Domenica 30 giugno | Commento al Vangelo

Commento al Vangelo

Domenica 30 giugno

Liturgia: 1Re 19, 16.19-21; Sal 15; Gal 5, 1.13-18; Lc 9, 51-62Domenica 30 giugno

Mentre stavano compiendosi i giorni in cui sarebbe stato elevato in alto, Gesù prese la ferma decisione di mettersi in cammino verso Gerusalemme e mandò messaggeri davanti a sé.
Questi si incamminarono ed entrarono in un villaggio di Samaritani per preparargli l'ingresso. Ma essi non vollero riceverlo, perché era chiaramente in cammino verso Gerusalemme. Quando videro ciò, i discepoli Giacomo e Giovanni dissero: «Signore, vuoi che diciamo che scenda un fuoco dal cielo e li consumi?». Si voltò e li rimproverò. E si misero in cammino verso un altro villaggio.
Mentre camminavano per la strada, un tale gli disse: «Ti seguirò dovunque tu vada». E Gesù gli rispose: «Le volpi hanno le loro tane e gli uccelli del cielo i loro nidi, ma il Figlio dell'uomo non ha dove posare il capo».
A un altro disse: «Seguimi». E costui rispose: «Signore, permettimi di andare prima a seppellire mio padre». Gli replicò: «Lascia che i morti seppelliscano i loro morti; tu invece va' e annuncia il regno di Dio».
Un altro disse: «Ti seguirò, Signore; prima però lascia che io mi congedi da quelli di casa mia». Ma Gesù gli rispose: «Nessuno che mette mano all'aratro e poi si volge indietro, è adatto per il regno di Dio».

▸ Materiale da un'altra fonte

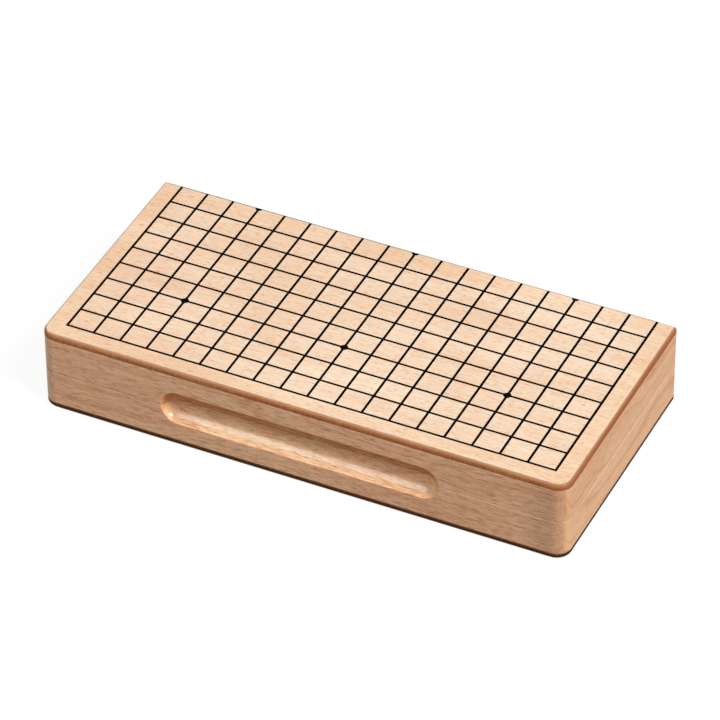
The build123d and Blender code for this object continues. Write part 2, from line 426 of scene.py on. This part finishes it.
def rail_wear(nodes, wood):
    """What a rail's wood takes on: in the recess, at its right ends, on its rim and at joints."""
    inside = recess(nodes)
    above = above_seam(nodes)
    browned = nodes.product(inside, nodes.between(above, *RECESS_BROWNED))
    worn = nodes.product(inside, nodes.between(above, *RECESS_WORN))
    wood = nodes.tint(inside, wood, SCOOPED)
    wood = nodes.tint(browned, wood, BROWNED)
    wood = nodes.tint(worn, wood, WORN)
    wood = nodes.tint(right_ends(nodes), wood, END_GRAIN)
    wood = nodes.mix(sanded_rim(nodes), wood, RIM_PALE)
    return nodes.tint(joint_lines(nodes), wood, GAP)


def beech(name, along, seed, pith, spacing, slope, tone_shift):
    """Solid beech with its grain along one axis, growth rings, rays, pores and joint lines."""
    material, nodes, shader = new_material(name)
    ring_weight, late_weight, pore_weight, coat = FIGURE[along]
    turned = grain_place(nodes, along)
    place = seeded(nodes, turned, seed, RAIL_STEP)
    rings = growth_rings(nodes, turned, place, pith, spacing, slope)
    late_wood = nodes.between(rings, 0.54, 0.64)
    broad = nodes.noise(nodes.stretched(place, grain(90, 12)), detail=2.0)
    fibres = nodes.noise(nodes.stretched(place, grain(12, 0.6)), detail=3.0, roughness=0.6)
    patterns = ((rings, ring_weight), (late_wood, late_weight), (broad, 0.8), (fibres, 1.2))
    tone = nodes.math("ADD", nodes.blend_tones(*patterns), tone_shift)
    wood = nodes.mix(nodes.between(tone, 0.0, 1.0), RAIL_PALE, RAIL_DEEP)
    pores = rail_pores(nodes, place, along, pore_weight)
    fine = flecks(nodes, place, grain(3.0, 0.5), width=0.42, share=0.6)
    large = flecks(nodes, place, grain(7.0, 0.9), width=0.34, share=0.35)
    wood = nodes.tint(pores, wood, PORE)
    wood = nodes.tint(nodes.product(fine, 0.7 * pore_weight), wood, RAY)
    wood = nodes.tint(nodes.product(large, 0.4 * pore_weight), wood, RAY)
    wood = rail_wear(nodes, wood)
    relief = nodes.math("SUBTRACT", fibres, nodes.product(pores, 0.5))
    normal = nodes.bump(relief, depth=0.03 * MM, strength=0.6)
    give_surface(nodes, shader, wood, satin(nodes, fibres, dullest=0.65), normal)
    lacquer(shader, coat, coat_roughness=0.15)
    return material


def face_wear(nodes, wood):
    """What a veneer takes on: on its handled margin, at its rounded edge and along the fold."""
    from_edge = nodes.math("MINIMUM", from_sides(nodes), from_ends(nodes))
    wood = nodes.tint(nodes.between(from_edge, *HANDLED_MARGIN), wood, HANDLED)
    rounded = nodes.between(nodes.math("ABSOLUTE", nodes.facing("Z")), 0.999, 0.94)
    not_left = nodes.between(nodes.facing("X"), -0.25, -0.05)
    wood = nodes.tint(nodes.product(rounded, not_left), wood, VENEER_EDGE)
    at_fold = nodes.between(from_back(nodes), *FOLD_EDGE)
    at_left = nodes.between(nodes.place_on("X"), *FOLD_LEFT)
    return nodes.tint(nodes.product(at_fold, at_left), wood, FOLD_WEAR)


def veneer(name, seed, pale, deep, coat):
    """Beech face veneer, with its grain along the fold."""
    material, nodes, shader = new_material(name)
    place = seeded(nodes, nodes.place(), seed, VENEER_STEP)
    broad = nodes.noise(nodes.stretched(place, grain(100, 13)), detail=2.0)
    patches = nodes.noise(nodes.stretched(place, grain(80, 60)), detail=1.0)
    fibres = nodes.noise(nodes.stretched(place, grain(10, 0.7)), detail=3.0, roughness=0.6)
    tone = nodes.blend_tones((broad, 1.0), (patches, 1.0), (fibres, 1.3))
    wood = nodes.mix(nodes.between(tone, 0.0, 1.0), pale, deep)
    pores = dashes(nodes, place, grain(4.0, 0.40), low=0.54, high=0.72)
    fine = flecks(nodes, place, grain(3.6, 0.55), width=0.40, share=0.45)
    large = flecks(nodes, place, grain(6.5, 0.9), width=0.34, share=0.3)
    wood = nodes.tint(nodes.product(pores, 0.6), wood, FACE_RAY)
    wood = nodes.tint(fine, wood, FACE_RAY)
    wood = nodes.tint(large, wood, FACE_RAY)
    wood = face_wear(nodes, wood)
    normal = nodes.bump(fibres, depth=0.015 * MM, strength=0.5)
    give_surface(nodes, shader, wood, satin(nodes, fibres, dullest=0.65), normal)
    lacquer(shader, coat, coat_roughness=0.2)
    return material


def darkened(base, shade):
    return colour(*(channel * shade for channel in base[:3]))


def fibreboard(name, shade, coat):
    """Brown board edge, combed by the cutter along the front and back, paler by the veneer."""
    material, nodes, shader = new_material(name)
    upright_comb = nodes.stretched(nodes.place(), (0.55 * MM, 0.55 * MM, 8 * MM))
    comb = nodes.noise(upright_comb, detail=2.0, roughness=0.6)
    flat_cloud = nodes.stretched(nodes.place(), (20 * MM, 20 * MM, 4 * MM))
    cloud = nodes.noise(flat_cloud, detail=3.0, roughness=0.6)
    on_front = nodes.math("ABSOLUTE", nodes.facing("Y"))
    streak = nodes.product(nodes.between(comb, 0.35, 0.65), on_front)
    tone = nodes.math("ADD", nodes.product(streak, 0.42), nodes.product(cloud, 0.5))
    tone = nodes.between(tone, 0.1, 0.9)
    brown = nodes.mix(tone, darkened(CORE_DARK, shade), darkened(CORE_LIGHT, shade))
    from_seam = nodes.math("ABSOLUTE", above_seam(nodes))
    shoulder = near(nodes, from_seam, face_height - CORE_FADE, SHOULDER_LINE)
    brown = nodes.tint(shoulder, brown, SHOULDER)
    near_face = nodes.between(from_seam, face_height - CORE_FADE, face_height)
    brown = nodes.mix(near_face, brown, darkened(CORE_EDGE, shade))
    normal = nodes.bump(streak, depth=0.02 * MM, strength=0.5)
    give_surface(nodes, shader, brown, satin(nodes, cloud, dullest=0.7), normal)
    lacquer(shader, coat, coat_roughness=0.2)
    return material


def ink(name):
    """Flat black screen print, a little uneven."""
    material, nodes, shader = new_material(name)
    cloud = nodes.noise(nodes.stretched(nodes.place(), grain(3, 3)), detail=3.0, roughness=0.6)
    shade = nodes.mix(cloud, INK_DEEP, INK_PALE)
    normal = nodes.bump(cloud, depth=0.01 * MM, strength=0.3)
    give_surface(nodes, shader, shade, satin(nodes, cloud, dullest=0.7), normal)
    shader.inputs["Specular IOR Level"].default_value = 0.01
    return material


def metal(name, pale, deep, brush):
    """Drawn or plated metal: fine brushing, and duller spots where it has been handled."""
    material, nodes, shader = new_material(name)
    lines = nodes.noise(nodes.stretched(nodes.place(), brush), detail=3.0, roughness=0.6)
    cloud = nodes.noise(nodes.stretched(nodes.place(), grain(4, 4)), detail=3.0, roughness=0.6)
    shade = nodes.mix(nodes.between(cloud, 0.3, 0.75), pale, deep)
    roughness = nodes.math("ADD", nodes.product(lines, 0.2), nodes.product(cloud, 0.25))
    normal = nodes.bump(lines, depth=0.01 * MM, strength=0.5)
    give_surface(nodes, shader, shade, roughness, normal)
    shader.inputs["Metallic"].default_value = 1.0
    return material


def dress(node, material):
    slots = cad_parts[node].data.materials
    slots.clear()
    slots.append(material)


def dress_wood():
    behind_front = front_y + 55 * MM
    inside_right = side_x - 60 * MM
    # Each rail: its grain, seed, pith across and up, ring spacing, slope along it and tone
    rails = {
        "upper_front_rail": ("X", 1.0, (behind_front, 2 * MM), 2.2 * MM, 0.02, 0.0),
        "lower_front_rail": ("X", 2.0, (behind_front, -14 * MM), 2.2 * MM, -0.02, 0.0),
        "upper_back_rail": ("X", 3.0, (back_y, 90 * MM), 2.2 * MM, 0.02, 0.0),
        "lower_back_rail": ("X", 4.0, (back_y, -60 * MM), 2.2 * MM, 0.03, 0.0),
        "upper_right_rail": ("Y", 5.0, (inside_right, 2 * MM), 2.6 * MM, 0.08, 0.06),
        "lower_right_rail": ("Y", 6.0, (inside_right, -14 * MM), 3.0 * MM, 0.06, -0.22),
        "upper_left_rail": ("Y", 7.0, (-inside_right, 60 * MM), 2.4 * MM, 0.05, 0.0),
        "lower_left_rail": ("Y", 8.0, (-inside_right, 10 * MM), 2.8 * MM, 0.06, 0.0),
        "upper_divider": ("Y", 9.0, (40 * MM, 30 * MM), 2.4 * MM, 0.02, 0.0),
        "lower_divider": ("Y", 10.0, (40 * MM, 10 * MM), 2.4 * MM, 0.02, 0.0),
    }
    for node, settings in rails.items():
        dress(node, beech(node + "_beech", *settings))
    for seed, half in enumerate(("lower", "upper"), 1):
        face = veneer(half + "_face_veneer", seed, FACE_PALE, FACE_DEEP, coat=0.8)
        dress(half + "_playing_face", face)
        inner = veneer(half + "_balancing_veneer", seed + 2, INNER_PALE, INNER_DEEP, coat=0.3)
        dress(half + "_inner_veneer", inner)


def dress_rest():
    dress("upper_panel_core", fibreboard("upper_fibreboard", shade=1.0, coat=0.2))
    dress("lower_panel_core", fibreboard("lower_fibreboard", shade=0.27, coat=0.0))
    print_ink = ink("black_ink")
    brass = metal("brass", BRASS_PALE, BRASS_DEEP, grain(9, 0.3))
    nickel = metal("nickel", NICKEL_PALE, NICKEL_DEEP, grain(2, 2))
    for half in ("lower", "upper"):
        dress(half + "_grid_print", print_ink)
        dress(half + "_hinge_screws", brass)
        dress(half + "_magnets", nickel)
        for side in ("left", "right"):
            dress(side + "_hinge_" + half + "_leaf", brass)
    for side in ("left", "right"):
        dress(side + "_hinge_pin", brass)


def softbox(name, azimuth, elevation, distance, size, radiance, diffuse=True, glossy=True):
    """A rectangular lamp that faces the object. Radiance 1 is as bright as white paper."""
    data = bpy.data.lights.new(name, "AREA")
    data.shape = "RECTANGLE"
    data.size, data.size_y = size
    data.energy = radiance * math.pi * size[0] * size[1]
    lamp = bpy.data.objects.new(name, data)
    bpy.context.scene.collection.objects.link(lamp)
    lamp.matrix_world = looking_at(Vector((0, 0, seam_z)), azimuth, elevation, distance)
    lamp.visible_camera = False
    lamp.visible_diffuse = diffuse
    lamp.visible_glossy = glossy


def seen_directly(nodes):
    """1 for what the camera, a reflection or a clear surface sees, and 0 for stray light."""
    path = nodes.add("ShaderNodeLightPath").outputs
    seen = nodes.math("MAXIMUM", path["Is Camera Ray"], path["Is Glossy Ray"])
    return nodes.math("MAXIMUM", seen, path["Is Transmission Ray"])


def make_world():
    """White where it is seen, and a weak light all round for the rest."""
    world = bpy.data.worlds.new("world")
    bpy.context.scene.world = world
    nodes = Nodes(world)
    strength = nodes.between(seen_directly(nodes), 0.0, 1.0, start=AMBIENT)
    background = nodes.tree.nodes["Background"]
    background.inputs["Color"].default_value = WHITE
    nodes.put(background.inputs["Strength"], strength)


def clear_of_foot(nodes):
    """0 on the floor well under the board, and 1 near its outline and outside it."""
    across = nodes.math("MAXIMUM", nodes.math("SUBTRACT", CORNER, from_sides(nodes)), 0.0)
    ahead = nodes.math("MAXIMUM", nodes.math("SUBTRACT", CORNER, from_front(nodes)), 0.0)
    reach = nodes.length(nodes.vector(across, ahead, 0.0))
    past_front = nodes.math("SUBTRACT", reach, CORNER)
    past_back = nodes.product(from_back(nodes), -1.0)
    return nodes.between(nodes.math("MAXIMUM", past_front, past_back), *FOOT_CLEAR)


def make_floor():
    """A pale floor, lifted to white where it is seen, that keeps a soft shadow."""
    mesh = bpy.data.meshes.new("floor")
    reach = FLOOR_REACH
    corners = [(-reach, -reach, 0), (reach, -reach, 0), (reach, reach, 0), (-reach, reach, 0)]
    mesh.from_pydata(corners, [], [(0, 1, 2, 3)])
    floor = bpy.data.objects.new("floor", mesh)
    bpy.context.scene.collection.objects.link(floor)
    material, nodes, shader = new_material("floor_paper")
    shader.inputs["Base Color"].default_value = colour(FLOOR_TONE, FLOOR_TONE, FLOOR_TONE)
    shader.inputs["Roughness"].default_value = 1.0
    shader.inputs["Specular IOR Level"].default_value = 0.0
    shader.inputs["Emission Color"].default_value = WHITE
    strength = nodes.product(seen_directly(nodes), clear_of_foot(nodes), FLOOR_LIFT)
    nodes.put(shader.inputs["Emission Strength"], strength)
    mesh.materials.append(material)


def light_scene():
    # Each lamp: its azimuth and elevation in degrees, distance, size and radiance
    softbox("key", -14, 48, 6.0, (2.23, 2.23), 21.5)
    softbox("window", -120, 47, 4.0, (3.0, 2.0), 7.0, diffuse=False)
    softbox("overhead", -92, 64, 2.5, (1.5, 1.5), 4.1, glossy=False)
    softbox("fill", -115, 20, 3.0, (1.2, 1.2), 1.0, glossy=False)
    softbox("back", 130, 12, 3.0, (2.1, 2.1), 2.2, glossy=False)
    make_world()
    make_floor()
    bpy.context.scene.view_settings.view_transform = "Standard"


make_camera()
dress_wood()
dress_rest()
light_scene()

Il vangelo commuove quando lo capisci oppure quando lo vedi vissuto. E lo capisci soprattutto se lo vedi vissuto. I santi e i testimoni, di ieri e di oggi, servono anche a questo. Così, rispondere alle chiamate di Gesù, vivendo dietro a lui senza avere dove posare il capo, è il modo più efficace per annunciare il regno di Dio, mostrandolo presente in mezzo a noi, coinvolto nelle nostre vicende, personali e collettive.

Gesù si dirige decisamente verso Gerusalemme e i Samaritani gli negano l'ospitalità proprio perché rifiutavano il tempio di Gerusalemme. Appena prima aveva mostrato un bambino come misura della sua umiltà e mitezza. Significa che il cammino per salire a Gerusalemme si fa con umiltà. La domanda dei discepoli, che aveva mandato davanti e che dinanzi al rifiuto invocano fuoco e guerra, non è banale, tantomeno lo è il rimbrotto del Signore che non viene accolto. Gesù li sgrida, cosa molto rara. Lui sgrida i demoni o le potenze (l'acqua, il vento), mai i peccatori o le prostitute; questa è la sola volta che si arrabbia per la mancanza di mitezza dei discepoli. Ed è questa che serve alla sequela in risposta alla chiamata. Il giudizio avviene già con l'annuncio e la testimonianza del vangelo che viene portato al cuore degli uomini, mettendo ognuno di fronte alla scelta del dono. Sembrano parole, ma dette dinanzi alla bara di un cristiano, di un prete, di un vescovo sgozzato come un agnello, suonano di un altro mondo, capaci di fare un altro mondo.

Non c'è nulla di male a seppellire il padre. Il male sta nel vivere la vita aspettando che il padre muoia. Relazioni di questo tipo non funzionano, sono una schiavitù reciproca. L'altro non è cosa assoluta. L'unico "assoluto" (che non lega e non è legato) è Dio. Il comandamento è: amerai Dio con tutto il cuore e l'altro come te stesso, come "relativo", non come "assoluto". Quante relazioni di coppia, di amicizia, sono possesso e schiavitù reciproca, invece che amore scambievole.

Le tre istruzioni sulla sequela del Signore.
Il primo dice: "Ti seguirò dovunque tu vada"; sono parole che contengono un'ombra di presunzione. Invece, dicendo che non ha dove posare il capo, Gesù fa vedere che il discepolato è intimità con Lui.
Al secondo comanda "Seguimi!" e poi dice "Va". La sequela di Gesù si fa andando.
Al terzo dice che la sequela buona è "essere adatti", è quella di chi non confida nelle buone intenzioni o nelle sue forze, ma solo nell'aiuto di Dio.